A fresh start, but from the right starting line
So the NSS is not wrong in concluding that the United States needs fresh thinking. But it would be wrong to do so without understanding what has been accomplished, with great exertion, by administrations of both political parties. None of these achievements happened automatically, all continue to be relevant for U.S. interests, and none will be sustained without persistent engagement.
The NSS puts the emphasis on competition, if not outright confrontation.

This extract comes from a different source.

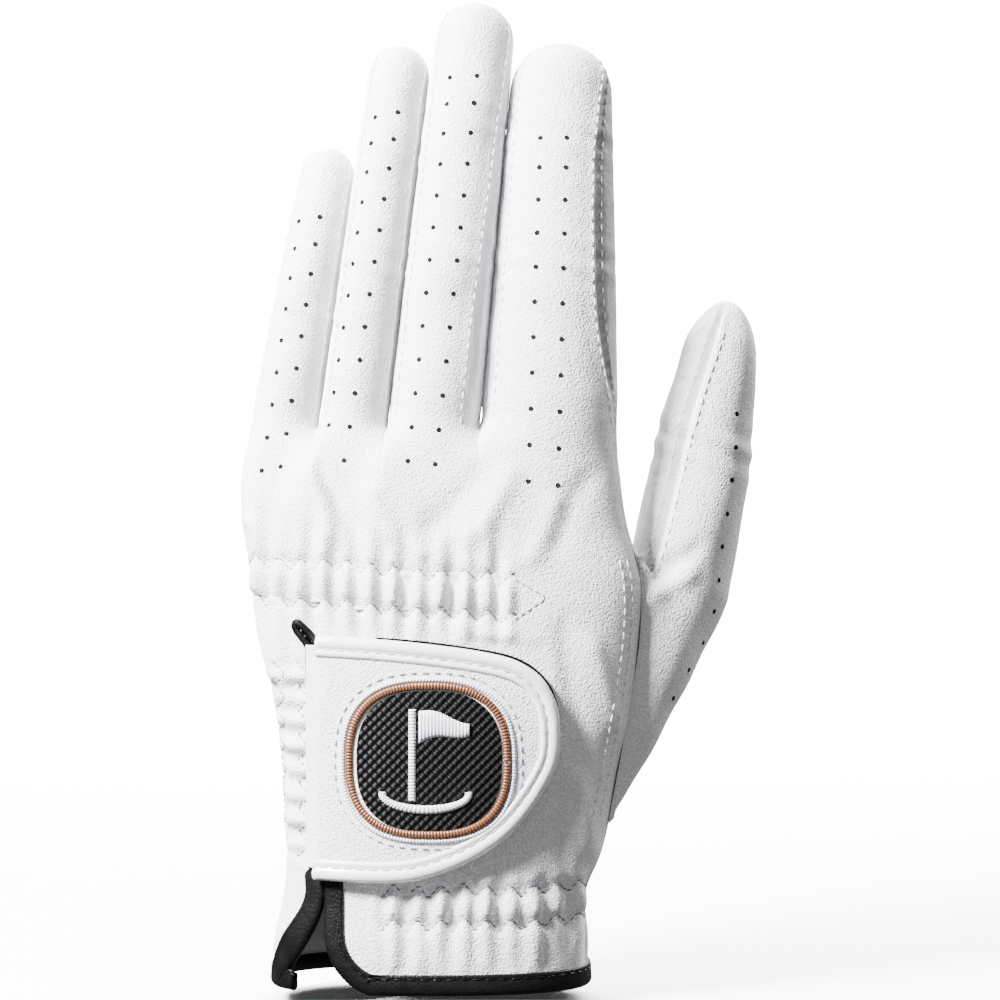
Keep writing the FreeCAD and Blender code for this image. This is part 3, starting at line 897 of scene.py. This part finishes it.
def thumb_angles(q):
    """Column angles round the thumb from the crotch, past the palm; leather first."""
    low = through(q, (-0.6, 0.1, 0.6, 1.0, 1.4, 1.7, 2.0), (-16, -42, -47, -49, -53, -60, -62))
    first = low + (118 - low) * np.arange(THUMB_AROUND[0]) / THUMB_AROUND[0]
    second = 118 + (360 + low - 118) * np.arange(THUMB_AROUND[1]) / THUMB_AROUND[1]
    return np.radians(np.concatenate([first, second]))


def thumb_ring(q):
    _, across, bend = thumb_frame(q)
    wide = through(q, (0, 0.5, 1, 1.63, 2), (12.4, 12.2, 11.5, 8.9, 6.9))
    deep = through(q, (0, 0.5, 1, 1.63, 2), (11.4, 11.0, 10.2, 8.3, 6.6))
    past = (q - 1) * THUMB_LENGTH - (THUMB_LENGTH - THUMB_ROUND)
    share = math.sqrt(max(0.0, 1 - (max(past, 0) / THUMB_ROUND) ** 2))
    a = thumb_angles(q)
    ring = (across * (wide * share * np.cos(a))[:, None]
            + bend * (deep * share * np.sin(a))[:, None])
    return thumb_centre(q) + ring


def gusset_seam():
    """The thumb gusset's edge on the hand: down its back from the crotch, up its palm."""
    a = thumb_angles(-1.0)
    z = 67.5 + 30.5 * np.cos(a)
    palm = np.sin(a) > 0
    cx, _, half_x, _ = hand_size(z)
    reach = np.where(palm, 0.5 + 19 * np.sin(a) ** 2, 0.5)
    x = cx + half_x - reach
    return np.stack([x, hand_side(x, z, ~palm), z], -1)


def build_thumb():
    base_ring, first = gusset_seam(), thumb_ring(0.0)
    way = thumb_frame(0.0)[0]
    a = thumb_angles(-0.5)
    out = np.stack([10.5 - 2.0 * np.cos(a), 3 + 5.0 * np.sin(a), 10 - 8 * np.cos(a)], -1)
    out *= (0.25 + 0.75 * np.sin(a / 2) ** 2)[:, None]
    near, far = base_ring + out, first - way * 14 * (0.2 + 0.8 * np.sin(a / 2) ** 2)[:, None]
    rings, stations = [], []
    for t in np.linspace(0, 1, 44)[:-1]:
        rings.append((1 - t) ** 3 * base_ring + 3 * (1 - t) ** 2 * t * near
                     + 3 * (1 - t) * t * t * far + t ** 3 * first)
        stations.append(t - 1)
    straight = 1 + (THUMB_LENGTH - THUMB_ROUND) / THUMB_LENGTH
    plain = np.linspace(0, straight, 64)
    tip = straight + (2 - straight) * np.sin(np.radians(CAP_ANGLES))
    for q in np.concatenate([plain, tip]):
        rings.append(thumb_ring(q))
        stations.append(q)
    rings, stations = np.array(rings), np.array(stations)
    count = rings.shape[1]
    angle = np.array([thumb_angles(max(q, -1)) for q in stations])
    relief = 0.25 * ripple(rings[..., 0] * 1.6 + rings[..., 1], rings[..., 2] * 1.4, 61)
    relief += 0.3 * np.cos(rings[..., 2] * 0.9 + rings[..., 0] * 0.4) * bell(
        stations[:, None] - 1.0, 0.16)
    relief += 0.9 * bell((rings[..., 0] - 48) * 0.55 - (rings[..., 2] - 88), 2.2) * window(
        rings[..., 0], 46, 57, 4)
    relief -= 0.8 * bell((rings[..., 0] - 48) * 0.55 - (rings[..., 2] - 93), 2.0) * window(
        rings[..., 0], 46, 58, 4)
    for column in (0, THUMB_AROUND[0]):
        off = (angle - angle[:, column:column + 1] + math.pi) % (2 * math.pi) - math.pi
        relief += (seam_profile(off * THUMB_RADIUS)
                   * window(stations, -0.8, 1.85, 0.1)[:, None])
    relief *= ease((stations + 1) / 0.12)[:, None] * ease((2 - stations) / 0.15)[:, None]
    relief += (0.9 * bell(stations + 0.985, 0.022))[:, None]
    start = skin.add(rings[:-1], relief[:-1])
    pole = skin.add(rings[-1, :1], [0.0])
    last = len(rings) - 2
    groups = {}
    for r in range(last + 1):
        middle = (stations[r] + stations[r + 1]) / 2
        part = "root" if middle < 0 else "shaft" if middle < 0.55 else "tip"
        for j in range(count):
            j2 = (j + 1) % count
            lower = (start + r * count + j, start + r * count + j2)
            if r == last:
                upper = (pole, pole)
            else:
                upper = (start + (r + 1) * count + j, start + (r + 1) * count + j2)
            side = "palm" if j < THUMB_AROUND[0] else "back"
            groups.setdefault(f"thumb_{part}_{side}", []).append(
                (lower[0], upper[0], upper[1], lower[1]))
    for label, faces in groups.items():
        skin.panel(label, faces)
    return rings, stations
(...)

The NSS puts the emphasis on competition, if not outright confrontation. Interestingly, when not pontificating in strategy documents, Trump officials seem to understand the need for a mix of cooperation and competition. The background briefings by Trump administration officials about the NSS were markedly more positive about China, highlighting the need for cooperation. President Trump also regularly highlights the importance he places in his personal relationship with President Xi. So it is not altogether clear that the highly competitive, perhaps hostile, relationship with China that the NSS seems to prefigure is really where the Trump administration intends to go.
The strategic shape of the U.S.-China relationship going forward is a subject for another essay. The engagement of the four decades since normalization has never been considered a strategy by itself, but a means to an end. Pure engagement divorced of clear objectives would be even less acceptable. Other ideas—such as former deputy secretary of state Robert Zoellick’s “responsible stakeholdership” and the Obama administration’s stress on a China that lives up to international norms and rules—have continuing relevance, though they will not be self-executing. Former U.S. Secretary of State Henry Kissinger and former Prime Minister of Australia Kevin Rudd have talked about subsuming China along with the United States in a Pacific community, a goal that also could usefully inform diplomacy and statesmanship.
There will doubtless be heightened economic and commercial tensions between the United States and China. More ominously, there will be military competition and elements of an arms race. Chinese paranoia of the West is reinforcing domestic repression and tightening of Communist Party dominance of all institutions. In the West, there are incipient calls to resist Chinese infiltration and influence-peddling that can easily go overboard. The United States will face multiple challenges by a rising China, which the NSS has inflated without offering answers. Figuring these out will be a challenge not only for the Trump administration but also for outside foreign policy analysts. But the chances of success will be greater if there is an understanding of what has been accomplished, and not accomplished—not just a condemnation of Trump’s predecessors.